Dans les Landes, le diocèse d’Aire-et-Dax a confirmé avoir reçu deux « signalements » fin 2021 concernant le collège Cendrillon de Dax, après la publication de témoignages d’anciens élèves. Laurent, 68 ans, scolarisé dans cet établissement en 1974, a fait état auprès de l’AFP de « branlées, coups de poing, baffes sur la tête », indiquant avoir subi des violences physiques de la part de « curés, pions et surveillants généraux ». « Au dortoir il y avait un temps fixe pour se mettre au lit, extinction des feux qu’on soit au lit ou pas encore couchés, puis la lumière se rallumait et les sévices tombaient », raconte-t-il.

« On était privés de nourriture et violentés »

Un collectif de victimes de l’établissement Saint-François Xavier à Ustaritz (Pyrénées-Atlantiques) a vu le jour sur Facebook. « Quand j’ai lu les témoignages des victimes de Bétharram, j’ai compris que j’avais vécu la même chose », témoigne Gilles, 63 ans, ancien élève dans les années 1970.

« On était privés de nourriture et violentés », dit-il, décrivant la punition de la règle en bois, qui consistait à s’agenouiller sur une petite règle « devant la porte d’un curé et à apprendre par cœur une leçon.

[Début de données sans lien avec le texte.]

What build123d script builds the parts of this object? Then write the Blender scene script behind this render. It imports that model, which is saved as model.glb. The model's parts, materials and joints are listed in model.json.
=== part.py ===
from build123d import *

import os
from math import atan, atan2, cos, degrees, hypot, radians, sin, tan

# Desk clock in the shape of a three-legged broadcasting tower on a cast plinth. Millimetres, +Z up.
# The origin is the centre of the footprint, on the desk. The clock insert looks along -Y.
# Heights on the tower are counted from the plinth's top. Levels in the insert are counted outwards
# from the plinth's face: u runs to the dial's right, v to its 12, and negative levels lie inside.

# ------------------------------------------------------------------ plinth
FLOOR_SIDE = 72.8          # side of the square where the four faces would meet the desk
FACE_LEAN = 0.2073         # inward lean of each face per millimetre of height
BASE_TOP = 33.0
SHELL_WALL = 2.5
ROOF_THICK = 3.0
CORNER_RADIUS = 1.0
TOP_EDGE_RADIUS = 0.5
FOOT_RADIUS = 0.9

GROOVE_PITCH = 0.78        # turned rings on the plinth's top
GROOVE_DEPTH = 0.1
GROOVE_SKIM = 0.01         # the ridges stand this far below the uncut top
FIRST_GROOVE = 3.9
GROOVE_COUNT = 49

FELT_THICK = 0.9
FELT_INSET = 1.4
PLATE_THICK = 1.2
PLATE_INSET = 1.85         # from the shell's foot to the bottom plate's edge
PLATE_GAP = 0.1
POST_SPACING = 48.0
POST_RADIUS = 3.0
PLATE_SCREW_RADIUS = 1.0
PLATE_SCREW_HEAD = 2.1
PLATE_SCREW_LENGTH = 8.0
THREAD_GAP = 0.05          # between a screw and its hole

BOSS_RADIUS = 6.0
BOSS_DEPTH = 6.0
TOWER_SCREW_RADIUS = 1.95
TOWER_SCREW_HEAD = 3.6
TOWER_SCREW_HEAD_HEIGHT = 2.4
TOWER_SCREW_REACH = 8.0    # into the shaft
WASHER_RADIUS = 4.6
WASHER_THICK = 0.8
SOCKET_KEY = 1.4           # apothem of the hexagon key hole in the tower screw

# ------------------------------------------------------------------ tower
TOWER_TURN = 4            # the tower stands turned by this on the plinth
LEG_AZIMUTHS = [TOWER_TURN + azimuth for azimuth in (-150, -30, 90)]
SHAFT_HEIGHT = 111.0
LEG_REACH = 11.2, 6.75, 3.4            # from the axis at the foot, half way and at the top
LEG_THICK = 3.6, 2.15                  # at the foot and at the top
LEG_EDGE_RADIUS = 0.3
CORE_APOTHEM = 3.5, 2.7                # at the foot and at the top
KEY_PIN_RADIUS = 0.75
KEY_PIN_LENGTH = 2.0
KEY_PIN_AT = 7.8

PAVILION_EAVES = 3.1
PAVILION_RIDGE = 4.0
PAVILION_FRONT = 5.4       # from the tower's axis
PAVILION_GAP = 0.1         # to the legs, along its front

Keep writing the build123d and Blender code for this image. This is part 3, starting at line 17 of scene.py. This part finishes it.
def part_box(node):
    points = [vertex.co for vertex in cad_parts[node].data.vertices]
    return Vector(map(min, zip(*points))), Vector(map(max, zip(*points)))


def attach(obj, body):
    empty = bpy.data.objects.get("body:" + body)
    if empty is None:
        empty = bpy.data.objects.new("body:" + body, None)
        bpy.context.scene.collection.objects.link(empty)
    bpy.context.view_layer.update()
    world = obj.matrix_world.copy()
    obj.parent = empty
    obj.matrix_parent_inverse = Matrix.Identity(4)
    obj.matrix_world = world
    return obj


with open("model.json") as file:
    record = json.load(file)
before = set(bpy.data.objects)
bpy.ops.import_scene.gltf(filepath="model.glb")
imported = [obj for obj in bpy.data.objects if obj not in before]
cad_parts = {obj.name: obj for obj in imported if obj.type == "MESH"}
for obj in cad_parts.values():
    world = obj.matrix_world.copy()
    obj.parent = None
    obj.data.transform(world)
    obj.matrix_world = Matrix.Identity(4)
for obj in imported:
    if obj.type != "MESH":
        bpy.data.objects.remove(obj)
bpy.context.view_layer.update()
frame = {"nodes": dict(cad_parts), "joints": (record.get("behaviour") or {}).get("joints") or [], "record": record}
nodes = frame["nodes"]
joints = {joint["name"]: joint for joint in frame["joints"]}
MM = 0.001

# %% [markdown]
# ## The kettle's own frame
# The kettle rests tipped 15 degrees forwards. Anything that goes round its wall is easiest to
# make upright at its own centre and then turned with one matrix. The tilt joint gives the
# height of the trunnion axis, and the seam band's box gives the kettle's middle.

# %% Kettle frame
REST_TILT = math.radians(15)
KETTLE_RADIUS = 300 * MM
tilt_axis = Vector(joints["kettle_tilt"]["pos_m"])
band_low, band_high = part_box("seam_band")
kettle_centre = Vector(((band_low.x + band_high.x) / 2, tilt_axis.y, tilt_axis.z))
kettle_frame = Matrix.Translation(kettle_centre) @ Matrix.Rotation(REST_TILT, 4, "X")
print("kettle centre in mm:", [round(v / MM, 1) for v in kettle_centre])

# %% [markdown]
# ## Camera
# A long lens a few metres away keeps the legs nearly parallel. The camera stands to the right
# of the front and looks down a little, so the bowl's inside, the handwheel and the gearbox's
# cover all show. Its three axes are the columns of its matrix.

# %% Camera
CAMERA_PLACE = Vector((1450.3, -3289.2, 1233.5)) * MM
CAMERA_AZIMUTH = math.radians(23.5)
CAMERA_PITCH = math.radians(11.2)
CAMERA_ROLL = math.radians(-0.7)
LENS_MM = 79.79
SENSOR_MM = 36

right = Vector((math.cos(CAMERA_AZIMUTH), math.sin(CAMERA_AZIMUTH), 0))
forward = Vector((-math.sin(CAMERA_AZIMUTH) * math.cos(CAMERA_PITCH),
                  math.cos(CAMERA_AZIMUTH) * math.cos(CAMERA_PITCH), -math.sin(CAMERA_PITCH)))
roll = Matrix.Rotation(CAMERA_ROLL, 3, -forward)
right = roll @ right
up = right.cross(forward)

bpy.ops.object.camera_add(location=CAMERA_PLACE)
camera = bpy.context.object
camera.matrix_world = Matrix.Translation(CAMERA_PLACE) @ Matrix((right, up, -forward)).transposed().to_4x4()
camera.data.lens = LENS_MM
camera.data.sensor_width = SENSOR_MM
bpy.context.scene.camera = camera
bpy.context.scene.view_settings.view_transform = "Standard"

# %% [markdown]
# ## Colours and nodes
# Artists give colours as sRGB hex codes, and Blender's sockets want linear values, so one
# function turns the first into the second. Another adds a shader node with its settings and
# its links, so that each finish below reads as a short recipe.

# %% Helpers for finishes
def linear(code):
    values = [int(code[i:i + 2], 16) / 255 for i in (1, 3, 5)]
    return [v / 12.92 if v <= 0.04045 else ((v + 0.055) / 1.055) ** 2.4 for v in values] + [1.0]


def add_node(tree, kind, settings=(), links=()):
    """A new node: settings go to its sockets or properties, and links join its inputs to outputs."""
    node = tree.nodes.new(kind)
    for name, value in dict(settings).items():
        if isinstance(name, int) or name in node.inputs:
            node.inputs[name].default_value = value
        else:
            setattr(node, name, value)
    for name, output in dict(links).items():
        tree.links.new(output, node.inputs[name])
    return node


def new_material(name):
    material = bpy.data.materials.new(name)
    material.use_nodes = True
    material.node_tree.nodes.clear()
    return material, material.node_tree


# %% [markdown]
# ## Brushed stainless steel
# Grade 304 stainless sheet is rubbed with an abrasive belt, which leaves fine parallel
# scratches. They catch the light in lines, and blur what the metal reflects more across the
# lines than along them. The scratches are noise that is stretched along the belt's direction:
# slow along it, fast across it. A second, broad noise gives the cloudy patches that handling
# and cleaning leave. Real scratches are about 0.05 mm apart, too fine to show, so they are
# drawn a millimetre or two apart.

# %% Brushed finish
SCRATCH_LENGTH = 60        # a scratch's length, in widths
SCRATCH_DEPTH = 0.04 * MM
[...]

J’ai souvenir de ne plus réussir à me lever ».

Des maltraitances à Notre-Dame de Garaison

La très réputée école catholique Notre-Dame de Garaison, à Monléon-Magnoac (Hautes-Pyrénées) – où a été scolarisé notamment l’ancien premier ministre Jean Castex –, a à son tour été accusée de maltraitances. Des témoignages d’anciens élèves ont dénoncé des violences physiques corporelles quotidiennes de la part de surveillants et de cadres de l’école, soutenus par leur hiérarchie.

En outre, une plainte contre X pour viols, violences physiques et sexuelles a été déposée mercredi 5 mars, selon les informations d’Ici Béarn Bigorre. La victime est un homme de 44 ans, il a été scolarisé pendant deux ans, à partir de 1991.

Les « enfants des prolos » visés

En Normandie, un ancien élève d’un établissement catholique l’école Jeanne d’Arc et dans l’internat Saint-Joseph à Aumale (Seine-Maritime) a également témoigné auprès de France 3 avoir vécu une « torture mentale et physique » entre 1977 et 1980. « C’était sur les enfants les plus faibles, les enfants des prolos, de basse extraction, pas les bonnes familles », assure-t-il.

« C’était un acharnement intellectuel et physique. On parle de sadisme » a-t-il poursuivi. Il a créé une page Facebook « Appel aux anciens de l’école Jeanne d’Arc et internat Saint-Joseph à Aumale » pour que « les gens se manifestent, ceux dont la mémoire serait revenue ».

Jugeant l’afflux de témoignages « très inquiétant » et signe d’un « dysfonctionnement généralisé de nombreux établissements privés », le fondateur du collectif des victimes de Bétharram Alain Esquerre juge nécessaire de « créer une entité pour répertorier tous ces faits ». Il plaidera également pour l’octroi aux victimes d’un statut « qui donnerait accès à des soins gratuits, des thérapies », lors d’une rencontre avec la ministre de l’Éducation nationale Élisabeth Borne le jeudi 20 mars.